Pre-pregnancy counselling should include ways to improve a couple’s chances of conception and advice on antenatal care to prevent disease and improve postnatal outcomes.
If you are planning to have a baby you should see a gynaecologist ideally at least 3 months before you get pregnant. This is called a preconception visit and he will do the following:
Ask for a history of past illnesses which may have a bearing on future pregnancy.
Ask for a family history of illness which may have a bearing on future pregnancy.
Carry out a general examination which will help detect basic problems.
Ask for basic tests.
Identify your Rubella status. If you have not had rubella [German measles] in your childhood and not been immunized for this you may need to take a Rubella vaccine and delay your pregnancy by 3-6 months.
Take a folic acid supplement every day. This reduces the chance of certain birth defects. Do not wait until you are pregnant to do this.
Make a doctor’s appointment for a check up/wellness visit.
Make sure to get and begin taking prenatal vitamins.
Check with your doctor about any over-the-counter and prescription medications you currently take.
See your dentist for a cleaning or check up if you have not done so in the last six months. Untreated gum disease is linked to preterm birth.
Develop a maternity and baby budget.
If you smoke, quit.
Avoid alcohol and caffeine intake.
Stock your refrigerator with healthy foods and snacks.
Congratulations – Your first Antenatal visit.
Now that you are pregnant you must see the doctor as soon as you know that you are pregnant. He will follow up on your tests and ask for a first trimester ultrasound scan [USG]. This is NOT at all harmful and very informative. It will pick up the following:
Precise date of delivery – important if you cross your expected date of delivery [EDD].

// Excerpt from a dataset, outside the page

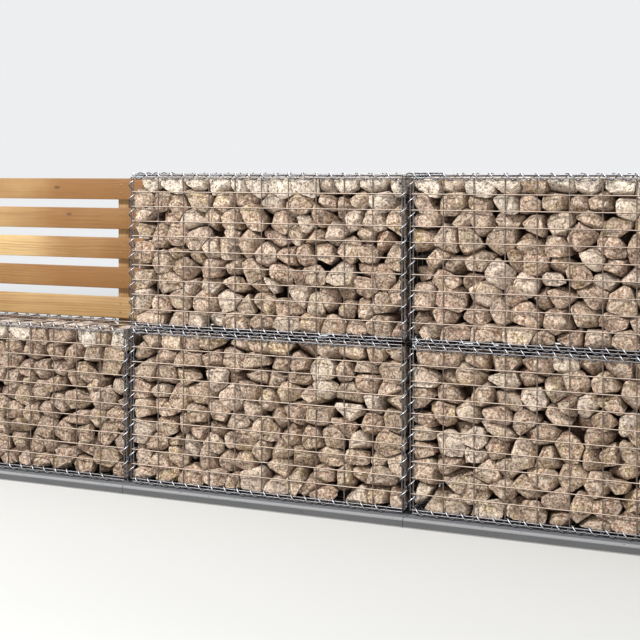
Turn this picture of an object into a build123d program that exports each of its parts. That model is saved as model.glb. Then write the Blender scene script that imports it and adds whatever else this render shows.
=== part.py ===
from math import acos, cos, sqrt
import os

from build123d import *

# A gabion wall of three bays, in millimetres. X runs along the wall, the front faces -Y, and
# Z = 0 is the ground under the kerb. The low left bay carries a timber slat screen, and the
# other two bays are two baskets high.

# A basket is measured between the centres of its front edge wires.
basket_length = 1000.0
basket_depth = 300.0
basket_height = 500.0

# The welded mesh has oblong cells on the front and back, and square ones elsewhere. A lid or
# base that is hidden shows this many cells along it.
mesh_width = 100.0
mesh_height = 50.0
wire = 4.0
weld_gap = 0.3
hidden_cells = 4

# Along each edge, two panels' edge wires lie side by side, laced together by a spiral.
twin_spacing = 10.0
spiral_wire = 3.4
lace_gap = 0.2

# A spiral's first turn starts this share of its pitch late, clear of the wires it crosses.
bottom_lead = 0.16
left_lead = 0.37
right_lead = 0.42

# What is stacked or set side by side stays this far apart.
seat_gap = 0.3

# Flat concrete units carry the baskets, one under each bay.
kerb_depth = 380.0
kerb_height = 30.0
kerb_chamfer = 5.0
kerb_joint = 0.4

# The slat screen stands on the low bay, its posts let down into the stones.
board_count = 5
board_height = 76.0
board_thickness = 20.0
board_gap = 31.0
board_arris = 3.0
screen_lift = 10.0
post_width = 45.0
post_depth = 70.0
post_clearance = 12.0
post_socket = 200.0
cells_beside_post = 1

# The places of the baskets: how many bays from the middle one, and how many rows up.
baskets = {
    "lower_left": (-1, 0),
    "lower_middle": (0, 0),
    "lower_right": (1, 0),
    "upper_middle": (0, 1),
    "upper_right": (1, 1),
}
screened_basket = "lower_left"

# Cells of each panel, and the real spacing of its wires.
columns = round(basket_length / mesh_width)
rows = round(basket_height / mesh_height)
cover_rows = round(basket_depth / mesh_width)
end_rows = round(basket_height / mesh_width)
column_spacing = basket_length / columns
row_spacing = basket_height / rows
cover_width = basket_depth + wire
cover_spacing = cover_width / cover_rows

# Every wire is a three-sided bar, flat against the wires that it is welded to.
bar_height = wire * sqrt(3) / 2
front_plane = (basket_depth + wire) / 2
end_plane = basket_length / 2 + twin_spacing - wire / 2
cover_plane = twin_spacing - wire / 2
cover_reach = cover_plane + bar_height

# A spiral turns in four straight runs. It clears the wires inside it by lace_gap, and its
# mitred corners reach a little past its radius.
spiral_section = spiral_wire / sqrt(3)
spiral_radius = twin_spacing / 2 + bar_height + sqrt(2) * (spiral_section + lace_gap)
long_pitch = column_spacing / 2
upright_pitch = row_spacing
steepest_pitch = max(long_pitch, upright_pitch)
run_rise = steepest_pitch / 4
spiral_bend = acos(run_rise**2 / (run_rise**2 + 2 * spiral_radius**2))
spiral_reach = spiral_radius + spiral_section / cos(spiral_bend / 2)

# Stacking and setting out.
basket_foot = twin_spacing / 2 + spiral_reach
first_row = kerb_height + seat_gap + basket_foot
row_pitch = basket_height + basket_foot + seat_gap + cover_reach
bay_pitch = basket_length + 2 * basket_foot + seat_gap

# The stones fill the basket up to the inner wires, and fall back behind the front spirals.
fill_inset = bar_height + seat_gap
fill_front = front_plane - fill_inset
fill_end = end_plane - fill_inset
fill_cover = cover_plane - fill_inset
spiral_nearness = 2 * fill_inset + wire / 4 - twin_spacing / 2
fill_bevel = sqrt(2) * (spiral_reach + seat_gap) - spiral_nearness

# The posts stand in the rear cells of the lid, one near each end, and the boards lie on the
# posts' front.
post_front = cover_width / 2 - cover_spacing + wire / 2 + post_clearance
post_centre = post_front + post_depth / 2
post_cells = (cells_beside_post, columns - 1 - cells_beside_post)
post_places = [(cell + 0.5) * column_spacing - basket_length / 2 for cell in post_cells]
board_pitch = board_height + board_gap
screen_bottom = basket_height + cover_reach + screen_lift
screen_top = screen_bottom + board_count * board_pitch - board_gap
post_foot = basket_height + fill_cover - post_socket


def bar_section():
    """Draw the section of one bar: flat side on the sketch's X axis, ridge up."""
    Polygon((-wire / 2, 0), (wire / 2, 0), (0, bar_height), align=None)


def welded_panel(length, width, cells_along, cells_across):
    """Make a flat panel about its centre, its long wires outside, towards +Z.

    Every wire is welded to the edge wires that it meets. Inside the edges, the two layers
    pass weld_gap apart.
    """
    with BuildPart() as panel:
        long_ends = Plane(origin=(-(length + wire) / 2, 0, 0), x_dir=(0, 1, 0), z_dir=(1, 0, 0))
        with BuildSketch(long_ends):
            for row in range(cells_across + 1):
                lift = 0 if row in (0, cells_across) else weld_gap
                with Locations(((row / cells_across - 0.5) * width, lift)):
                    bar_section()
        extrude(amount=length + wire)
        cross_ends = Plane(origin=(0, -(width + wire) / 2, 0), x_dir=(1, 0, 0), z_dir=(0, 1, 0))
        with BuildSketch(cross_ends):
            for column in range(cells_along + 1):
                lift = -weld_gap if column in (0, cells_along) else 0
                with Locations(((column / cells_along - 0.5) * length, lift)):
                    bar_section()
        extrude(amount=width + wire)
    return panel.part


def main_wires(length, width, cells, lift):
    """Make a hidden panel's main wires about the centre, fused in one layer lift above XY."""
    with BuildPart() as panel:
        with BuildSketch(Plane.XY.offset(lift)):
            Rectangle(length + wire, width + wire)
            with GridLocations(length / cells, 0, cells, 1):
                Rectangle(length / cells - wire, width - wire, mode=Mode.SUBTRACT)
        extrude(amount=bar_height)
    return panel.part


def spiral(turns, pitch):
    """Make a right-handed spiral up the Z axis, its first corner on +X."""
    corners = []
    for step in range(4 * turns + 1):
        across = (1, 0, -1, 0)[step % 4] * spiral_radius
        along = (0, 1, 0, -1)[step % 4] * spiral_radius
        corners.append((across, along, step * pitch / 4))
    with BuildPart() as binder:
        with BuildLine() as path:
            Polyline(*corners)
        with BuildSketch(Plane(origin=path.line @ 0, z_dir=path.line % 0)):
            RegularPolygon(radius=spiral_section, side_count=3)
        sweep(transition=Transition.RIGHT)
    return binder.part


def front_spirals():
    """Make the spirals on the four edges of a front panel."""
    long_spiral = spiral(2 * columns - 1, long_pitch)
    upright_spiral = spiral(rows - 1, upright_pitch)
    long_start = (long_pitch - basket_length) / 2
    upright_front = wire / 4 - front_plane
    edge_centre = (basket_length + twin_spacing) / 2
    top_edge = Plane(
        origin=(long_start, -front_plane, basket_height + twin_spacing / 2),
        x_dir=(0, 0, -1),
        z_dir=(1, 0, 0),
    )
    bottom_edge = Plane(
        origin=(long_start + bottom_lead * long_pitch, -front_plane, -twin_spacing / 2),
        x_dir=(0, 0, -1),
        z_dir=(1, 0, 0),
    )
    left_edge = Plane(
        origin=(-edge_centre, upright_front, left_lead * upright_pitch),
        x_dir=(-1, 0, 0),
        z_dir=(0, 0, 1),
    )
    right_edge = Plane(
        origin=(edge_centre, upright_front, right_lead * upright_pitch),
        x_dir=(0, 1, 0),
        z_dir=(0, 0, 1),
    )
    with BuildPart() as laced:
        add(long_spiral.moved(top_edge.location))
        add(long_spiral.moved(bottom_edge.location))
        add(upright_spiral.moved(left_edge.location))
        add(upright_spiral.moved(right_edge.location))
    return laced.part


def stone_fill(holds_posts):
    """Make the body of stones in one basket, with sockets where posts stand in it."""
    fill_height = basket_height + 2 * fill_cover
    with BuildPart() as fill:
        with Locations((0, 0, basket_height / 2)):
            Box(2 * fill_end, 2 * fill_front, fill_height)
        front = fill.faces().sort_by(Axis.Y)[0]
        chamfer(front.edges(), length=fill_bevel)
        if holds_posts:
            with BuildSketch(Plane.XY.offset(basket_height + fill_cover)):
                with Locations([(post_x, post_centre) for post_x in post_places]):
                    Rectangle(post_width + 2 * seat_gap, post_depth + 2 * seat_gap)
            extrude(amount=-(post_socket + seat_gap), mode=Mode.SUBTRACT)
    return fill.part


def place(piece, bay, row, node):
    """Move a piece from its basket's own frame to its place in the wall, and save it."""
    placed = piece.moved(Location((bay * bay_pitch, 0, first_row + row * row_pitch)))
    placed.label = node
    export_step(placed, f"parts/{node}.step")


os.makedirs("parts", exist_ok=True)

# Panels that face the open show their whole mesh, and hidden ones only their main wires.
face_panel = welded_panel(basket_length, basket_height, columns, rows)
open_cover = welded_panel(basket_length, cover_width, columns, cover_rows)
hidden_cover = main_wires(basket_length, cover_width, hidden_cells, 0)
open_end = welded_panel(basket_height, basket_depth, end_rows, cover_rows)
hidden_end = main_wires(basket_height, basket_depth, 1, -wire / 4)
front_binders = front_spirals()

front_side = Plane(origin=(0, -front_plane, basket_height / 2), x_dir=(1, 0, 0), z_dir=(0, -1, 0))
back_side = Plane(origin=(0, front_plane, basket_height / 2), x_dir=(-1, 0, 0), z_dir=(0, 1, 0))
top_side = Plane(origin=(0, 0, basket_height + cover_plane), z_dir=(0, 0, 1))
under_side = Plane(origin=(0, 0, -cover_plane), x_dir=(1, 0, 0), z_dir=(0, 0, -1))
left_side = Plane(origin=(-end_plane, 0, basket_height / 2), x_dir=(0, 0, 1), z_dir=(-1, 0, 0))
right_side = Plane(origin=(end_plane, 0, basket_height / 2), x_dir=(0, 0, 1), z_dir=(1, 0, 0))

taken = set(baskets.values())
for name, (bay, row) in baskets.items():
    place(face_panel.moved(front_side.location), bay, row, f"{name}_front_mesh")
    place(face_panel.moved(back_side.location), bay, row, f"{name}_back_mesh")
    lid = hidden_cover if (bay, row + 1) in taken else open_cover
    place(lid.moved(top_side.location), bay, row, f"{name}_lid_mesh")
    place(hidden_cover.moved(under_side.location), bay, row, f"{name}_base_mesh")
    left_end = hidden_end if (bay - 1, row) in taken else open_end
    right_end = hidden_end if (bay + 1, row) in taken else open_end
    with BuildPart() as ends:
        add(left_end.moved(left_side.location))
        add(right_end.moved(right_side.location))
    place(ends.part, bay, row, f"{name}_end_meshes")
    place(front_binders, bay, row, f"{name}_front_spirals")
    place(stone_fill(name == screened_basket), bay, row, f"{name}_stone_fill")

# Kerb units, butted end to end under the bays.
for bay, side in ((-1, "left"), (0, "middle"), (1, "right")):
    with BuildPart() as kerb:
        with Locations((bay * bay_pitch, 0, kerb_height / 2)):
            Box(bay_pitch - kerb_joint, kerb_depth, kerb_height)
        top_edges = kerb.faces().sort_by(Axis.Z)[-1].edges().filter_by(Axis.X)
        chamfer(top_edges, length=kerb_chamfer)
    kerb.part.label = f"kerb_{side}"
    export_step(kerb.part, f"parts/kerb_{side}.step")

# The slat screen: boards on the front of two posts.
screen_bay, screen_row = baskets[screened_basket]
for number in range(1, board_count + 1):
    with BuildPart() as board:
        board_middle = screen_bottom + (number - 1) * board_pitch + board_height / 2
        with Locations((0, post_front - board_thickness / 2, board_middle)):
            Box(basket_length, board_thickness, board_height)
        front = board.faces().sort_by(Axis.Y)[0]
        chamfer(front.edges().filter_by(Axis.X), length=board_arris)
    place(board.part, screen_bay, screen_row, f"screen_board_{number}")

with BuildPart() as posts:
    with BuildSketch(Plane.XY.offset(post_foot)):
        with Locations([(post_x, post_centre) for post_x in post_places]):
            Rectangle(post_width, post_depth)
    extrude(amount=screen_top - post_foot)
place(posts.part, screen_bay, screen_row, "screen_posts")

print(f"bay pitch {bay_pitch:.2f}, row pitch {row_pitch:.2f}, first row {first_row:.2f}")
print(f"spiral radius {spiral_radius:.2f}, reach {spiral_reach:.2f}")
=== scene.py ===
# %% [markdown]
# # A gabion wall with a timber screen
# Five welded wire baskets stand on concrete kerb units and hold broken stone.
# The low basket on the left carries a slatted timber screen.
# The frame gives every piece its place and size, so each step below starts from a box of the frame.

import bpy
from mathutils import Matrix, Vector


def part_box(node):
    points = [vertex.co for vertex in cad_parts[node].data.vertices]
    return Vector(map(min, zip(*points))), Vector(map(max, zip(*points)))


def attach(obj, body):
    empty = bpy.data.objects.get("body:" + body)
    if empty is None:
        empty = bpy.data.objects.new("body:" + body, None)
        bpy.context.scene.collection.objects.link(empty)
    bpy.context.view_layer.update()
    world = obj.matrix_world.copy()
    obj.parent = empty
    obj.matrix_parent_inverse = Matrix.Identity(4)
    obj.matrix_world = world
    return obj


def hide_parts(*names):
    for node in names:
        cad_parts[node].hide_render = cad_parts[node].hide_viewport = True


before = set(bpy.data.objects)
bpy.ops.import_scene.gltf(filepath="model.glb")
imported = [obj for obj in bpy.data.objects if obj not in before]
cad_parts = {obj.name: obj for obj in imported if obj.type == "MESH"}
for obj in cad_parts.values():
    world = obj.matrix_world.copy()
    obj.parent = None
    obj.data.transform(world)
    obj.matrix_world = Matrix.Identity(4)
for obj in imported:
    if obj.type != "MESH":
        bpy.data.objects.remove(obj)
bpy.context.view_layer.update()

import math

import bmesh
import bpy
import numpy as np
from mathutils import Matrix, Vector

# %% [markdown]
# ## The picture
# A long lens far to the right looks along the wall, level with the ground.
# A level camera keeps upright wires upright. The lens is shifted down instead of being tilted.

# %% Camera
CAMERA_PLACE = (2.2945, -4.310, 1.104)
CAMERA_TURN = math.radians(26.57)
CAMERA_LENS = 81.6
CAMERA_SHIFT = -0.2339


def link(thing):
    """Puts an object in the scene and returns it."""
    bpy.context.scene.collection.objects.link(thing)
    return thing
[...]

Tubal pregnancy may be excluded if an intrauterine pregnancy is detected.
Any other early problems.
Your doctor will also examine you and call you back with your reports. You will be given a file with an ante-natal card which has to be filled at every visit. If all is well you will be asked to visit every 3 weeks till about 34 weeks and thereafter every 2 weeks.
What tests are done?
You will be asked to do the following tests:
CBC- Complete blood counts to detect anemia and other disorders such as low platelet counts etc.
Urine-routine & microscopy to look for protein, blood, pus cells etc in the urine.
VDRL- Test for Syphilis, a routine for all pregnant patients
BSF- Fasting blood sugar to test for diabetes, G.T.T
HbsAg- Test for Hepatitis B
At every antenatal visit:
You will have your weight checked-to look for either excessive weight gain or poor weight gain in your pregnancy.
Your BP will be checked.
You will be asked about any complaints. Feel free to make a complete list of your complaints/queries and ask your doctor at the next visit.
The height of the uterus will be seen to see whether it corresponds to the period of your pregnancy
The position of your baby will be checked.
Swelling of the feet will be checked.
Your babies heart beat will be checked either with a machine [Doppler] or with a stethoscope.
A prescription will be given as per your needs.
You will be given dietary advice as required.
During the first 3 months you will be given Folic Acid supplements, and after the 12th-14th week iron and calcium supplements will be added.
Why are regular visits important?
It is only if you make regular visits that your doctor will be able to monitor important things such as the growth of your baby, your BP, answer your queries etc.
What other test will you require?
USG at about 20 weeks to detect any abnormalities in your baby if any. This is the time that by and large all the organs of the baby can be visualized. You must realize however that ultrasound may not detect all anomalies.
Repeat haemoglobin [Hb] at about 24 weeks to look for anaemia.
A 50g oral glucose test at about 24 weeks to look for pregnancy diabetes [gestational diabetes]
A repeat USG may be done at 32-34 weeks to evaluate growth of the baby.
NST [non stress test] at about 35 weeks to see if your baby is getting enough oxygen.